The court also directed Mbele to retract the offending publication by permanently deleting it in its entirety from his Facebook wall. He was also ordered to publish the apology in two most circulating daily newspapers—The Nation and The Daily Times—twice every week for four consecutive weeks. I am not sure if he has done that.

This week, through another Facebook post, Mbele claims in 2017, or thereabout, he established an online publication www.orakonews.com and bought most journalists from The Nation and The Daily Times to write stories exposing the Salima-Lilongwe Water Way project. He also claims Nyasatimes has been buying journalists from the two newspapers. On his newspaper project, he also claims they used to pay journalists for useless stories. Meaning journalists from the two newspapers can be hired to write anything as long as they are well-paid for the job.
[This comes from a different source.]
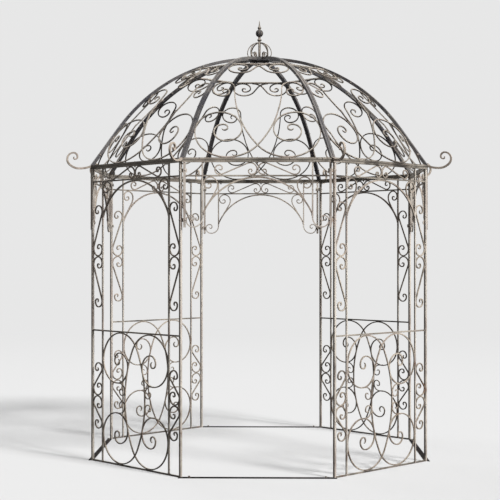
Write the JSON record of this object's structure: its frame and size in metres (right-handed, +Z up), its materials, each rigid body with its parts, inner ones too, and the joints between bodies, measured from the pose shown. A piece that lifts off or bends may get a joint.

To start with, by saying they hired most journalists from the two newspapers, Mbele is defaming scribes from the two media houses and, by extension, demeaning the media houses they work for. But one may ask, why is he doing that?

In ChiTumbuka they say Kalulu na chivwati chake (When you want to kill game hiding in or behind a shrub, you don’t care how much damage you cause to the shrub). Former Cabinet minister George Chaponda once said you really don’t care breaking the house on fire to rescue a child in it.

Of course, there is not much Mbele can do to save himself from the self-inflicted embarrassment and humiliation from the court ruling, but there is no question he finds a lot of solace to see others die with him. As they say, ‘a wounded buffalo is pitiless; it will harm anyone on its way’.

I am not defending journalists from the two media houses. Rather, I am saying Mbele is trying to tell all and sundry, and specifically the Lilongwe High Court which is humiliating him through the newspaper apologies, that the newspapers have no moral ground to be used as instruments for reforming him because they are not manned by saints.

To the two media houses—Nation Publications Limited and Blantyre Newspapers—and all their journalists, here is someone dragging your names on sewer. An accusation against some is an indictment on everyone in the maligned organisations. If Mbele wants to be taken seriously about his claims, let him not hide behind generalities by simply saying ‘most journalists,’ are corrupt. Don’t they have names? He should name and shame them. And be ready to defend himself all the way with evidence. Only then will serious people take him seriously.

That said, there is no doubt Mbele is an attention-seeker. But he is callous, likes defaming people and needs to be stopped in his tracks.